To take just a brief sampling of a few occupations in America and their average earnings, look to the government for some interesting statistics.  According to the US Bureau of Labor Statistics waiters and waitresses earn a median pay of $18,330 per year or $8.81 per hour.  CEOs and top executives meanwhile earn a median pay of $101,250 per year or $48.68 per hour.  Physicians and surgeons earn $166,400 per year or $80.00 per hour. Of particular interest in our increasingly service-oriented economy, cashiers earn $18,500 per year or about $8.89 per hour.   Quite a few politicians are aghast when workers beg for a higher federally mandated minimum wage.

The question that the information must beg from the incredulous fact checker has to be about who the Republicans are claiming will circulate the money.  Top wage earners have no interest in spreading their wealth amongst the lowest wage earners, that's been made abundantly clear, except in instances when tips are rewarded for servitude provided without overdone sycophancy perhaps; even in those rare circumstances generosity is easier to obtain from the typical RUF soldier than your run-of-the-mill Bob Parsons. 

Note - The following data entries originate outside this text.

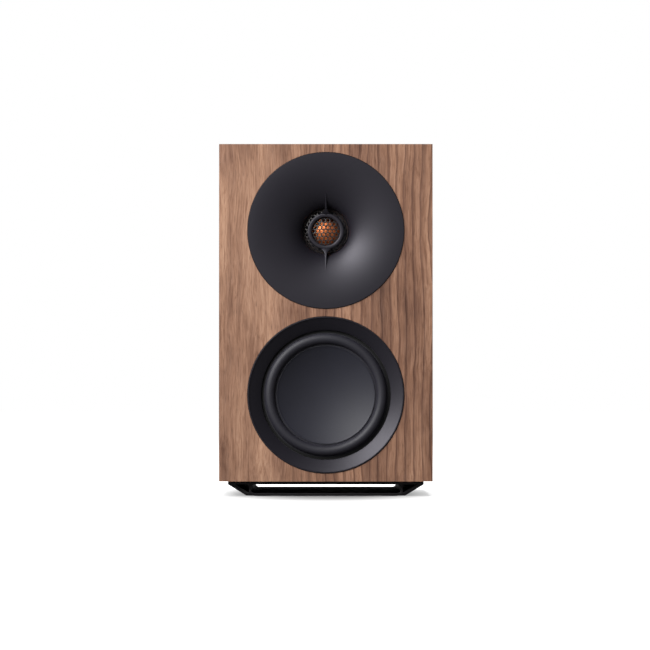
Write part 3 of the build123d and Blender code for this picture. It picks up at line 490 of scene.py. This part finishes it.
def woundCopper():
    # Enamelled copper wire laid in even turns: painted highlights on the crests and painted shade in the dark
    # brown grooves
    turnPitch = 0.5
    material, tree, shader, coords = startMaterial("enamelled copper winding", "#b8622f", 0.3, 1.0)
    turns = addNode(tree, "ShaderNodeTexWave", {"wave_type": "BANDS", "bands_direction": "Y"}, {
        "Vector": coords, "Scale": waveScale(turnPitch), "Distortion": 0.4})
    shade = setRamp(addNode(tree, "ShaderNodeValToRGB", inputs={"Fac": turns.outputs["Fac"]}),
                    [(0.0, "#5e2b12"), (0.45, "#b8622f"), (1.0, "#d9834a")])
    tree.links.new(shade, shader.inputs["Base Color"])
    bumpInto(tree, shader, turns.outputs["Fac"], 0.7, 0.2)
    return material


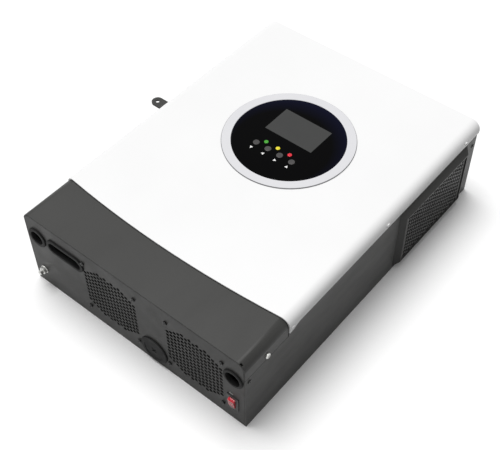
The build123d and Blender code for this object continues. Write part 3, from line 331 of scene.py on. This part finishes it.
def circuit_board(name):
    """Green solder mask over copper tracks."""
    board = Shader(name, specular_ior_level=0.5, coat_weight=0.3, coat_roughness=0.2)
    tracks = board.add("ShaderNodeTexBrick", offset=0.5)
    tracks.inputs["Scale"].default_value = 90
    tracks.inputs["Color1"].default_value = (0.012, 0.1, 0.035, 1)
    tracks.inputs["Color2"].default_value = (0.016, 0.13, 0.045, 1)
    tracks.inputs["Mortar"].default_value = (0.03, 0.19, 0.07, 1)
    board.link(board.place, tracks.inputs["Vector"])
    board.colour(tracks.outputs["Color"])
    board.roughness(board.remap(board.noise(200), 0.3, 0.45))
    board.bump(tracks.outputs["Fac"], 0.3, 0.00005)
    return board.material


def bare_metal(name, colour, low, high):
    """Drawn or extruded metal with lengthwise lines."""
    metal = Shader(name, metallic=1.0)
    lines = metal.noise(1400, 3, 0.55, metal.mapped((1, 0.04, 1)))
    metal.colour(metal.ramp(lines, [(0.3, shade(colour, 0.85)), (0.7, shade(colour, 1.08))]))
    metal.roughness(metal.remap(lines, low, high))
    metal.bump(lines, 0.12, 0.00004)
    return metal.material


def wound_copper(name):
    """Enamelled copper wire wound side by side, with painted shade in the grooves between turns and painted
    highlights along their crests.
    """
    wire = Shader(name, metallic=0.8)
    turns = wire.add("ShaderNodeTexWave", wave_type="BANDS", bands_direction="Z", wave_profile="SIN")
    turns.inputs["Scale"].default_value = 180
    turns.inputs["Distortion"].default_value = 0.4
    wire.link(wire.place, turns.inputs["Vector"])
    # Painted shade and highlight: dark copper between the turns, bright copper on their crests.
    stops = [(0.0, (0.12, 0.035, 0.012, 1)), (1.0, (0.6, 0.22, 0.08, 1))]
    wire.colour(wire.ramp(turns.outputs["Fac"], stops))
    wire.roughness(wire.remap(wire.noise(400), 0.25, 0.4))
    wire.bump(turns.outputs["Fac"], 0.6, 0.0004)
    return wire.material


def printed_ink(name, colour=(0.85, 0.85, 0.84, 1)):
    """Screen-printed ink with slightly uneven cover."""
    ink = Shader(name, specular_ior_level=0.3)
    cover = ink.noise(2400, 3, 0.6)
    ink.colour(ink.ramp(cover, [(0.3, shade(colour, 0.86)), (0.6, colour)]))
    ink.roughness(ink.remap(cover, 0.45, 0.6))
    ink.bump(cover, 0.1, 0.00002)
    return ink.material


# ---------------------------------------------------------------- mesh helpers


def dress(names, material):
    """Gives CAD nodes one finish."""
    for name in names:
        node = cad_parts[name]
        node.data.materials.clear()
        node.data.materials.append(material)


def soften(names, width, segments=2, angle=40):
    """Breaks the sharp edges of CAD nodes with a small rounded bevel."""
    for name in names:
        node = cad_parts[name]
        weld = node.modifiers.new("weld", "WELD")
        weld.merge_threshold = WELD
        bevel = node.modifiers.new("bevel", "BEVEL")
        bevel.width = width
        bevel.segments = segments
        bevel.limit_method = "ANGLE"
        bevel.angle_limit = math.radians(angle)
        bevel.harden_normals = True
        bevel.use_clamp_overlap = True


def new_piece(name, form, body, material):
    """Turns a bmesh into an object that rides on a body."""
    mesh = bpy.data.meshes.new(name)
    bmesh.ops.recalc_face_normals(form, faces=form.faces)
    form.to_mesh(mesh)
    form.free()
    piece = bpy.data.objects.new(name, mesh)
    bpy.context.scene.collection.objects.link(piece)
    mesh.materials.append(material)
    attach(piece, body)
    return piece


def printed_triangle(name, place, size, thickness, material):
    """Arrow head printed on a face; place maps its X to the way it points."""
    form = bmesh.new()
    bmesh.ops.create_circle(form, cap_ends=True, segments=3, radius=size)
    bmesh.ops.rotate(form, verts=form.verts, matrix=Matrix.Rotation(-math.pi / 2, 3, "Z"))
    flat = bmesh.ops.extrude_face_region(form, geom=form.faces[:])
    lifted = [item for item in flat["geom"] if isinstance(item, bmesh.types.BMVert)]
    bmesh.ops.translate(form, verts=lifted, vec=(0, 0, thickness))
    bmesh.ops.transform(form, verts=form.verts, matrix=place)
    return new_piece(name, form, "housing", material)


def printed_word(name, word, place, height, thickness, material):
    """A control word, made a mesh before it is placed."""
    curve = bpy.data.curves.new(name, "FONT")
    curve.body = word
    curve.size = height
    curve.align_x = "CENTER"
    curve.align_y = "CENTER"
    curve.extrude = thickness
    writer = bpy.data.objects.new(name + "_curve", curve)
    bpy.context.scene.collection.objects.link(writer)
    bpy.context.view_layer.update()
    mesh = bpy.data.meshes.new_from_object(writer)
    bpy.data.objects.remove(writer)
    form = bmesh.new()
    form.from_mesh(mesh)
    bpy.data.meshes.remove(mesh)
    bmesh.ops.remove_doubles(form, verts=form.verts, dist=0.001 * MM)
    bmesh.ops.transform(form, verts=form.verts, matrix=place)
    return new_piece(name, form, "housing", material)


def middle(name):
    low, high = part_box(name)
    return (low + high) / 2


# ---------------------------------------------------------------- settings


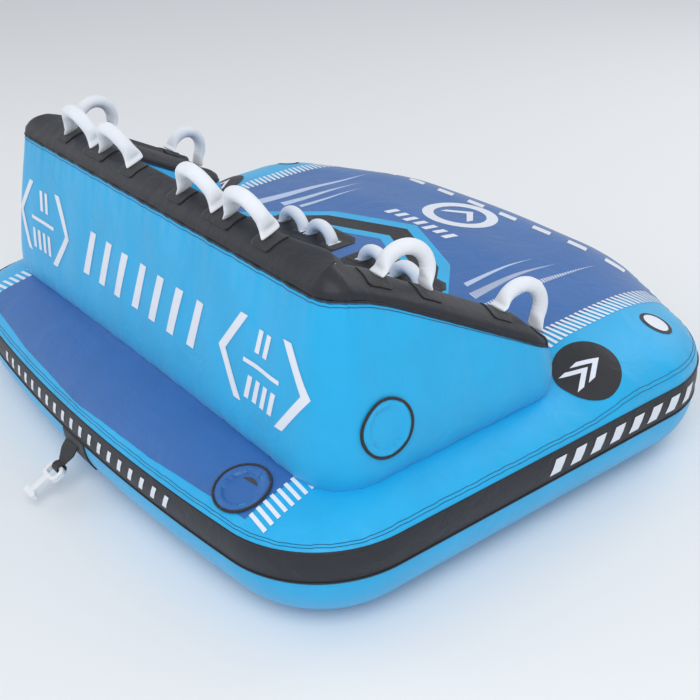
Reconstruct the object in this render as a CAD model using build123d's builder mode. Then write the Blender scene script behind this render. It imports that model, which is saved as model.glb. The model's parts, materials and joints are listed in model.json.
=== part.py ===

Naturally we should all look upon the views expressed by Mr. Rubio and Mr. Obama with dubious certainty.  Mr. Obama's credibility has been severely damaged by the drastic overreach of his administration through its ever-expanding use of executive power and privilege.  But for posterity's sake at least his vision includes, even if only in rhetoric, a glimpse of the real plight in America - that of the impoverished and the defenseless.  But overall the messages are lacking of any authentic or compelling sense of urgency or call to action.  Yet, if America can't get some realism out of its elected leaders where will it come from?  There definitely ought to be no lack of clarity in our urgency to lump the Republican vision in with the so called reality of American Housewives Dancing Idol, or whatever new fad counts for "television" today, as dreadfully imperceptive.  I think I'll stick with Downton Abbey for a veritable illusion of reality.